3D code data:
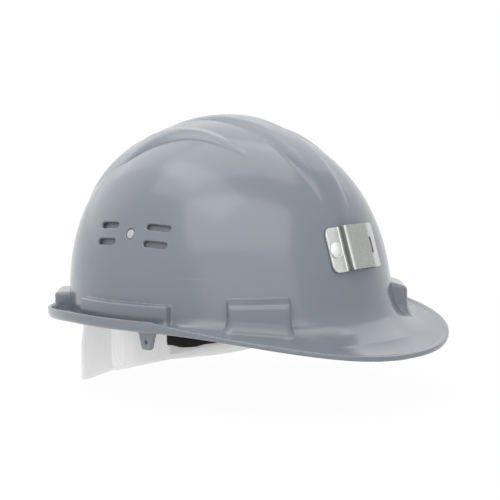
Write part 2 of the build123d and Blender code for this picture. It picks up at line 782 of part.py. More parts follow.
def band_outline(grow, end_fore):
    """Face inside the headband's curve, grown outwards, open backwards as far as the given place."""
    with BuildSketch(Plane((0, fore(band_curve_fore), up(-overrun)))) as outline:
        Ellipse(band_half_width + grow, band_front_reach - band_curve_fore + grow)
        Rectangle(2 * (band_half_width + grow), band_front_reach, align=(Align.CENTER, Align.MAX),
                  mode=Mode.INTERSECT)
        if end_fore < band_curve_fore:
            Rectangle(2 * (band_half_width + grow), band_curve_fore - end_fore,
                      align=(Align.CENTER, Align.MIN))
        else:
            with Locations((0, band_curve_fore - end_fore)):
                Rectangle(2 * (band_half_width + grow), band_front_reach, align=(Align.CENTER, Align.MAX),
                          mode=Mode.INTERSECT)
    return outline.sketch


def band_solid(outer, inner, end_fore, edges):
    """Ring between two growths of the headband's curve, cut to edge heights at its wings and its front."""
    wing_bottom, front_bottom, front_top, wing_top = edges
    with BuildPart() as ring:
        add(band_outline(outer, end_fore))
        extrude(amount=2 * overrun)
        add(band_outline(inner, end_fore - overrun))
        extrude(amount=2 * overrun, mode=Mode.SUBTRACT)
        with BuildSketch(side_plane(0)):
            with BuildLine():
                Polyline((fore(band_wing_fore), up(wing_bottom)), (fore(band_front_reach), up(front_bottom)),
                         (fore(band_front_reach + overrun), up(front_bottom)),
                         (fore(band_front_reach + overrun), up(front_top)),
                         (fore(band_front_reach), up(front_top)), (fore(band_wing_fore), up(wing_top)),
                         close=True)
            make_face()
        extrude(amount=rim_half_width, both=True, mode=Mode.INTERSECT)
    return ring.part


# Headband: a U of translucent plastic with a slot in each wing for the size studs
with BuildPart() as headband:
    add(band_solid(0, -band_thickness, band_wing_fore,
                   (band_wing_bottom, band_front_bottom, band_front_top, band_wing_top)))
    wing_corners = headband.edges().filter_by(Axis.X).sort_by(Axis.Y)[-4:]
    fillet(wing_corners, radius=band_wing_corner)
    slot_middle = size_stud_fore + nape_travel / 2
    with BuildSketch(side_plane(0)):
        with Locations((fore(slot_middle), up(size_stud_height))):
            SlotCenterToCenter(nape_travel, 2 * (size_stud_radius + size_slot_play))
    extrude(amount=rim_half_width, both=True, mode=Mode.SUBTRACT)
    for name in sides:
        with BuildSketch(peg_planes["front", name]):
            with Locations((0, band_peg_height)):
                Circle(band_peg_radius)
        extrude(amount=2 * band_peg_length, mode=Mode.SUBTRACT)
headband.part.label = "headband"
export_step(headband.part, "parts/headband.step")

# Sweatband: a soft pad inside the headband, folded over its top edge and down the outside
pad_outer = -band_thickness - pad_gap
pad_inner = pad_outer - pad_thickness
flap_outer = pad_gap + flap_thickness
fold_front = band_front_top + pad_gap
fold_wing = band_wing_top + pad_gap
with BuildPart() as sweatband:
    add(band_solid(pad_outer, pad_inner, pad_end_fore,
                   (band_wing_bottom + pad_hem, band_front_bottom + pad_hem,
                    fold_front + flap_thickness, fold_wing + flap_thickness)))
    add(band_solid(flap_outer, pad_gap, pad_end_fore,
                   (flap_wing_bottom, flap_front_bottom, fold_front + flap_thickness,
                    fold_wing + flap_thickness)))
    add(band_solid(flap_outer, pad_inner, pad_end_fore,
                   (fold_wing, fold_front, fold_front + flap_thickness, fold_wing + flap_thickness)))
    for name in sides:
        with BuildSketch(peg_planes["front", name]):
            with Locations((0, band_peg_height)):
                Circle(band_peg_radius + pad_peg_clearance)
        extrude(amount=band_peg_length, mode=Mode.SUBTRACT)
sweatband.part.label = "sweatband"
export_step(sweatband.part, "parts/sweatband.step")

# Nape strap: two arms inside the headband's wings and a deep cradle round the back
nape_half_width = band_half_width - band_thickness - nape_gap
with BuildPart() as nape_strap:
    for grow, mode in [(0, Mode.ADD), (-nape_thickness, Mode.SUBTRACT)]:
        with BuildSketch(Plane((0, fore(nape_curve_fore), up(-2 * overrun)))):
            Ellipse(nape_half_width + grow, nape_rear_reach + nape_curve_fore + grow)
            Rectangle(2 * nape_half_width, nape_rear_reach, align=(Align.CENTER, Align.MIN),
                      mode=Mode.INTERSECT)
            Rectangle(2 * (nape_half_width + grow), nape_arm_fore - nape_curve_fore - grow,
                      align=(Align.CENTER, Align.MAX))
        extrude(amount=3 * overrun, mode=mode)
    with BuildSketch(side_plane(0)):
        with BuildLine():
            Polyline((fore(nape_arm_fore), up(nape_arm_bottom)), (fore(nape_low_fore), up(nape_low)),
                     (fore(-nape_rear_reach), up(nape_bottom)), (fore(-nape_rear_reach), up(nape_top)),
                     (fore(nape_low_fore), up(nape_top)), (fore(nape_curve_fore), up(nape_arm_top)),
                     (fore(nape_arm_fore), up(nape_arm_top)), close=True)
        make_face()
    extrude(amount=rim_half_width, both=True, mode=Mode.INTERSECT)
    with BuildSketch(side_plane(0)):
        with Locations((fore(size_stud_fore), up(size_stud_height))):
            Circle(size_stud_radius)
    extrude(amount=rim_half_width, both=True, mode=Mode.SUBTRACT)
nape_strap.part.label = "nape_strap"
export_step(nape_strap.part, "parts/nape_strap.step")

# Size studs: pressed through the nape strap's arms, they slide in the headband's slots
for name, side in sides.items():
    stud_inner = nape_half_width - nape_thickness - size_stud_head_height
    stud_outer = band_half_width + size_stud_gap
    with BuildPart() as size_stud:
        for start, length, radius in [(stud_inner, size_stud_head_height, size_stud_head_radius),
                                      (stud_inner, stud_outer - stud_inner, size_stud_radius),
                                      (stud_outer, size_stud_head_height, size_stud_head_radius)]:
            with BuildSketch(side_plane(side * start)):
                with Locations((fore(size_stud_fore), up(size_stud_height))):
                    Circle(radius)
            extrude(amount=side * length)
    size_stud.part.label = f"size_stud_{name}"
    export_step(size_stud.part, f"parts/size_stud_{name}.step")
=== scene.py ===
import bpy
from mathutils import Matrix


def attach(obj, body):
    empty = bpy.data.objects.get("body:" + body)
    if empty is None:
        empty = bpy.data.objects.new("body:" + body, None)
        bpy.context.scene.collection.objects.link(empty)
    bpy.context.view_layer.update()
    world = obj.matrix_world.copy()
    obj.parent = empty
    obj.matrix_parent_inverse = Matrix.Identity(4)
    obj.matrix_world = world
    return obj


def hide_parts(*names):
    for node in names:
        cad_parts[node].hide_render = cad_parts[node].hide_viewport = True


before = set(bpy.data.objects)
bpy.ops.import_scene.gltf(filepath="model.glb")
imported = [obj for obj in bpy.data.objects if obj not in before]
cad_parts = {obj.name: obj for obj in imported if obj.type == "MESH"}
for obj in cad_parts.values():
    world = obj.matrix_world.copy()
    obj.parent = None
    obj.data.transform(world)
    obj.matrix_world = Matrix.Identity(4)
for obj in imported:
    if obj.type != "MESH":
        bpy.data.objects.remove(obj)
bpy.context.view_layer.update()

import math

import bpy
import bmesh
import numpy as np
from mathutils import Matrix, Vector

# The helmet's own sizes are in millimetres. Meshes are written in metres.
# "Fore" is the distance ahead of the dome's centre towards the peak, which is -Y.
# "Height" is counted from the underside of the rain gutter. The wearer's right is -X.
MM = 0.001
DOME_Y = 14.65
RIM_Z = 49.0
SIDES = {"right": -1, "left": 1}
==
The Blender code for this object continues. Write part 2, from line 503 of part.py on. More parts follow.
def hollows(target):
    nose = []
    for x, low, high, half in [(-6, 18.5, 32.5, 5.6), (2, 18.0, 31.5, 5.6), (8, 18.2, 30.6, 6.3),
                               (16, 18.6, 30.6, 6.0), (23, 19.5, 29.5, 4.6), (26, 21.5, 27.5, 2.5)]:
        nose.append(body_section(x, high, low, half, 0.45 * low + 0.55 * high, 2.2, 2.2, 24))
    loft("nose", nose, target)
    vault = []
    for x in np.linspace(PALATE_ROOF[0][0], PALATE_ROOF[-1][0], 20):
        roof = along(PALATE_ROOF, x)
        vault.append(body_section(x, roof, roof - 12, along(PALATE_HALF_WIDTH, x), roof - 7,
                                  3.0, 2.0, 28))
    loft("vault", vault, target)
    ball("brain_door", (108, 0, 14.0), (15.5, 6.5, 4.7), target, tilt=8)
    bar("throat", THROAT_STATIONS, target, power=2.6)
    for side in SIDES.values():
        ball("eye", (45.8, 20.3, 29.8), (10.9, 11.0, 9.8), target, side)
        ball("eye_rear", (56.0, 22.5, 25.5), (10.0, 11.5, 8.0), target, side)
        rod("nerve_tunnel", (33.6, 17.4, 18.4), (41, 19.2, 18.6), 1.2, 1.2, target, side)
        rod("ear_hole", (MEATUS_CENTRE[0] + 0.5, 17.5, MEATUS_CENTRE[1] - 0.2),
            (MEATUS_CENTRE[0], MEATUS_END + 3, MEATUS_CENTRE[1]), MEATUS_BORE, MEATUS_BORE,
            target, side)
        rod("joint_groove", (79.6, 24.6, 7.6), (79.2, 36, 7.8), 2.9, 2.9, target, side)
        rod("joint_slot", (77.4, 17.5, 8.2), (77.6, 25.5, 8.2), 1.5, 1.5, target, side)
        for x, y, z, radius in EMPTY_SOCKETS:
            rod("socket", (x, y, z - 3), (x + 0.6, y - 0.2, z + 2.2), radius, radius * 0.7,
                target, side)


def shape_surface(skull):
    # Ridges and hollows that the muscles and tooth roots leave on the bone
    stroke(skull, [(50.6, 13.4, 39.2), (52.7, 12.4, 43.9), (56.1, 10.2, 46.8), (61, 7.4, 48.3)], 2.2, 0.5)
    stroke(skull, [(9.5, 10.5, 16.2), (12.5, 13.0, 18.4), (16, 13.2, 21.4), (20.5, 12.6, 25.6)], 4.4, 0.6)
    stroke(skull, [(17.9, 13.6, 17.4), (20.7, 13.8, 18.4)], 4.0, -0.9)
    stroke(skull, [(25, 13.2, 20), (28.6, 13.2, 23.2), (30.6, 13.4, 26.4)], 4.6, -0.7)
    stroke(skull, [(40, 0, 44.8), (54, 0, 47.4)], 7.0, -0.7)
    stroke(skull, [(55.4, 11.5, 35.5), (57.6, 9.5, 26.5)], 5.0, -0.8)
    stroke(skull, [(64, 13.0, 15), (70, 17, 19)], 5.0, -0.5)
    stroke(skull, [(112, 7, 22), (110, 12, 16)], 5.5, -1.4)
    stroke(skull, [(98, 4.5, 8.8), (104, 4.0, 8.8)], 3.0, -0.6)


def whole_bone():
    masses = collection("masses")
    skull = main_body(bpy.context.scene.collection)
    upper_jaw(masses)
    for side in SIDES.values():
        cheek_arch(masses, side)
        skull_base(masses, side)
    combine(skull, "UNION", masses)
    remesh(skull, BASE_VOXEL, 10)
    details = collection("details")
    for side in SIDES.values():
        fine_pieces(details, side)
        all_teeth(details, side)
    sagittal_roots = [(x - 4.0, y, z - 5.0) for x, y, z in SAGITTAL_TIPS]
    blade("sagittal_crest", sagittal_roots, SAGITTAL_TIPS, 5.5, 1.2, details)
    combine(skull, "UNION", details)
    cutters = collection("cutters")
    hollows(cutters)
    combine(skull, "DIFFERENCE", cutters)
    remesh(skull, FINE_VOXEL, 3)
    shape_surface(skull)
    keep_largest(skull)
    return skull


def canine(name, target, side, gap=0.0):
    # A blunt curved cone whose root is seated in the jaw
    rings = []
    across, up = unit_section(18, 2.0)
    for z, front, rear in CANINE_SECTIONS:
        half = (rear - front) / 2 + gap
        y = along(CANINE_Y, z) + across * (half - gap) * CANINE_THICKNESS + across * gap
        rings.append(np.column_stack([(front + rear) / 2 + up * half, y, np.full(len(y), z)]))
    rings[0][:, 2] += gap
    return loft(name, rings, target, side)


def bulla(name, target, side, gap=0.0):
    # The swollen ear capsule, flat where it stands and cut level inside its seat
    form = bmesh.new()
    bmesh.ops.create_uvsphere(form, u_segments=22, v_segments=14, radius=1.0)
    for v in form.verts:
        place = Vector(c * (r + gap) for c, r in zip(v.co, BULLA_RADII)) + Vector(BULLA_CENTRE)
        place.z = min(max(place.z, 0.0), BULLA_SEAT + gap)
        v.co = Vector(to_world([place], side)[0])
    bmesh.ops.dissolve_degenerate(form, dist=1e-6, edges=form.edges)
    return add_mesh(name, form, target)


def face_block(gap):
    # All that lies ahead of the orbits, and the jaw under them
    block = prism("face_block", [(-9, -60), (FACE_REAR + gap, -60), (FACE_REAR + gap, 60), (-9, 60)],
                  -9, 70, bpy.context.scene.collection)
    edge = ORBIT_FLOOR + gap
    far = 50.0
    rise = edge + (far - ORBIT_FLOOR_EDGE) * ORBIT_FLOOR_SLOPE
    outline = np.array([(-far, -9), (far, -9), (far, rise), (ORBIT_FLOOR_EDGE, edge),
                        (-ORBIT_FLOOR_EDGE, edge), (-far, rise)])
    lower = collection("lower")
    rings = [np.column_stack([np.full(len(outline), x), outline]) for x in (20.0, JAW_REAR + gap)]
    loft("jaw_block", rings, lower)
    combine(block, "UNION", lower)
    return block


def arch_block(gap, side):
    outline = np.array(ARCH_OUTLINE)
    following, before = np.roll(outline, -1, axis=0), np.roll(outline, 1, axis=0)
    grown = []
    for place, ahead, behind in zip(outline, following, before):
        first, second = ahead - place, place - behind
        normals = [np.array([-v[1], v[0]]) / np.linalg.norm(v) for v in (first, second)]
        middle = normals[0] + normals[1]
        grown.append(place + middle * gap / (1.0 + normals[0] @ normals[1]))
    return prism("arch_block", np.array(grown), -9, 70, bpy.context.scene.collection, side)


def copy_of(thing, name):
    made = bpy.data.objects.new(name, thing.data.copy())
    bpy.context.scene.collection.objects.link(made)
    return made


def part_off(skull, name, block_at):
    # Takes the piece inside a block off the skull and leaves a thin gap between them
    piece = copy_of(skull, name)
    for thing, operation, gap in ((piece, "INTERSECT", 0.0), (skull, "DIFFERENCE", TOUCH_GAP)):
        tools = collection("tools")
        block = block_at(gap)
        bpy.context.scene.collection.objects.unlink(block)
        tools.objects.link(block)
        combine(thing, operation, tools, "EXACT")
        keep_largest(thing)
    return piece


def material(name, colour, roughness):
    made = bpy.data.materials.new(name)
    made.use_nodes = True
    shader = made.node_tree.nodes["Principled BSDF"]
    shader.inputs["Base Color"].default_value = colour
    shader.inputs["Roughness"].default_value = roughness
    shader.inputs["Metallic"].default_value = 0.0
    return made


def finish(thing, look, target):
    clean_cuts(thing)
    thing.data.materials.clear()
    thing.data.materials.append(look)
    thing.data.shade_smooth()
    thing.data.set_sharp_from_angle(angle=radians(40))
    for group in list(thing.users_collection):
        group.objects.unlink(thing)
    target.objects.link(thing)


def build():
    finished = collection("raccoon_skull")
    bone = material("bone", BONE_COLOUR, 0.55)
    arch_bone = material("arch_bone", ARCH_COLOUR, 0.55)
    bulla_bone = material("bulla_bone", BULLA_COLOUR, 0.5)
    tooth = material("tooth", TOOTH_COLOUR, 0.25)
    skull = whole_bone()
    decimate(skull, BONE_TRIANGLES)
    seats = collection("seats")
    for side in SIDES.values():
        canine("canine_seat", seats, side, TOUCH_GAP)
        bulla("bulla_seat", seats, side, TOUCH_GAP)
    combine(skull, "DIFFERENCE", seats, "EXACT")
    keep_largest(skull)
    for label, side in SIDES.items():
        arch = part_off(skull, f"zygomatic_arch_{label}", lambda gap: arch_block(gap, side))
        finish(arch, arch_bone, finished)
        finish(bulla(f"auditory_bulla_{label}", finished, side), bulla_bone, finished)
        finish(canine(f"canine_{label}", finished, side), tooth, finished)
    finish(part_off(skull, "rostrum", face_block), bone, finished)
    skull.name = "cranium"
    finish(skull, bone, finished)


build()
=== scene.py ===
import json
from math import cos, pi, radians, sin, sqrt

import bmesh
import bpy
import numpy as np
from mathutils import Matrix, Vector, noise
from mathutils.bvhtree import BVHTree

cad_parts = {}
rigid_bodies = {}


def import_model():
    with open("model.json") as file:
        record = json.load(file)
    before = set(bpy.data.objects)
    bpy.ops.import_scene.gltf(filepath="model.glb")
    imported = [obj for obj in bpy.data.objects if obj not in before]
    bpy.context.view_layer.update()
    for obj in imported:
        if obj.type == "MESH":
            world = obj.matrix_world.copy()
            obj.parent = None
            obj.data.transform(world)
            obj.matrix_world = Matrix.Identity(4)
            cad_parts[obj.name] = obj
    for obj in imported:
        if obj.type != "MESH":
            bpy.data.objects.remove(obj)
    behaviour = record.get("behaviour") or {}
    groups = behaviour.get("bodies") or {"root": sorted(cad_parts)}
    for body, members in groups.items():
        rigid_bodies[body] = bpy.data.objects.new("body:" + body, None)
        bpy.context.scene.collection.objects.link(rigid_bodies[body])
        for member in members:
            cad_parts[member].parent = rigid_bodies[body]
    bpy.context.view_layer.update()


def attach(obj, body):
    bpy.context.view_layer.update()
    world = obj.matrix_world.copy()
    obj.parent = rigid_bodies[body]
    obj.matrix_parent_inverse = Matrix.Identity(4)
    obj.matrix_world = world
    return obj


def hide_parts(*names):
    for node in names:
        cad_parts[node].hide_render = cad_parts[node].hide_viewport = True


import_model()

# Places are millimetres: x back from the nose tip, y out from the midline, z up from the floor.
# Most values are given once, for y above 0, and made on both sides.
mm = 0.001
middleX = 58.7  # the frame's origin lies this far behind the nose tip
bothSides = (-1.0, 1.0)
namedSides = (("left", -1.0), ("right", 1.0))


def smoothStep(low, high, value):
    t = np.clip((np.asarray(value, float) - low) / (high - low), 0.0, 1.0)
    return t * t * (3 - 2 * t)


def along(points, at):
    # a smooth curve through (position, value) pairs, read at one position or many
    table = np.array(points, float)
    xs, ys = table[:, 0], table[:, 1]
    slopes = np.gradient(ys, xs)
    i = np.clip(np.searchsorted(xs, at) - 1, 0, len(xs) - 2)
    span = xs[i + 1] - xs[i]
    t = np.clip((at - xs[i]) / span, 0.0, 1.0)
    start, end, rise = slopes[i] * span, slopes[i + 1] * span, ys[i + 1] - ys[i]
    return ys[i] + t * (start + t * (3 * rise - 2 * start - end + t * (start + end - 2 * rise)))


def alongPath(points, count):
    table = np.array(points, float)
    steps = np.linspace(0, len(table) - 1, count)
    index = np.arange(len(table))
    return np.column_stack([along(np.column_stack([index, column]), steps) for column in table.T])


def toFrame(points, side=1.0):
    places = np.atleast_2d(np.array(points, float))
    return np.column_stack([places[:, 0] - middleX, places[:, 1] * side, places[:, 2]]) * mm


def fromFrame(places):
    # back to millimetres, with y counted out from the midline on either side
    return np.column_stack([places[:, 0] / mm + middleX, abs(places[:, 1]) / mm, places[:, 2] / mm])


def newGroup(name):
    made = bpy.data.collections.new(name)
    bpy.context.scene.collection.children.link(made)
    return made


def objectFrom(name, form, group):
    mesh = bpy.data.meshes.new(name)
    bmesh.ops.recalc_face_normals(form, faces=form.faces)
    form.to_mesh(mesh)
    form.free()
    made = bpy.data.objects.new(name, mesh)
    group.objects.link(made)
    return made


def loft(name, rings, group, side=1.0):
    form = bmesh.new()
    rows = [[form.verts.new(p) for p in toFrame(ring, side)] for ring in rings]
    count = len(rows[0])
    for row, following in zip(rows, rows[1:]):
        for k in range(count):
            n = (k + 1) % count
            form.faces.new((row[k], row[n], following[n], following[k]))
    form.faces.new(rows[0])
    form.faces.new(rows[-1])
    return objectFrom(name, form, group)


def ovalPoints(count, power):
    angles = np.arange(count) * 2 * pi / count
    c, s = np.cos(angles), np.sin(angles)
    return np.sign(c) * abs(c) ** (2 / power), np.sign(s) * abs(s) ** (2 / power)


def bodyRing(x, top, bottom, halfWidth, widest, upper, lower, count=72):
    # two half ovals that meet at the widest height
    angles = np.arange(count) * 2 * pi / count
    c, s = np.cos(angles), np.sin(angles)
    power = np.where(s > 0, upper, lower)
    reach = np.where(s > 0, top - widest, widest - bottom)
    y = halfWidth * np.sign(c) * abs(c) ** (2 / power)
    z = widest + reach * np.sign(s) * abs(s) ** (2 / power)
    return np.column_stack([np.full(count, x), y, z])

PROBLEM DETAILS
Starting at the line that holds "Write part 2 of", copy each line exactly and stop after the line that holds "return outline.sketch".

FINAL ANSWER
Write part 2 of the build123d and Blender code for this picture. It picks up at line 782 of part.py. More parts follow.
def band_outline(grow, end_fore):
    """Face inside the headband's curve, grown outwards, open backwards as far as the given place."""
    with BuildSketch(Plane((0, fore(band_curve_fore), up(-overrun)))) as outline:
        Ellipse(band_half_width + grow, band_front_reach - band_curve_fore + grow)
        Rectangle(2 * (band_half_width + grow), band_front_reach, align=(Align.CENTER, Align.MAX),
                  mode=Mode.INTERSECT)
        if end_fore < band_curve_fore:
            Rectangle(2 * (band_half_width + grow), band_curve_fore - end_fore,
                      align=(Align.CENTER, Align.MIN))
        else:
            with Locations((0, band_curve_fore - end_fore)):
                Rectangle(2 * (band_half_width + grow), band_front_reach, align=(Align.CENTER, Align.MAX),
                          mode=Mode.INTERSECT)
    return outline.sketch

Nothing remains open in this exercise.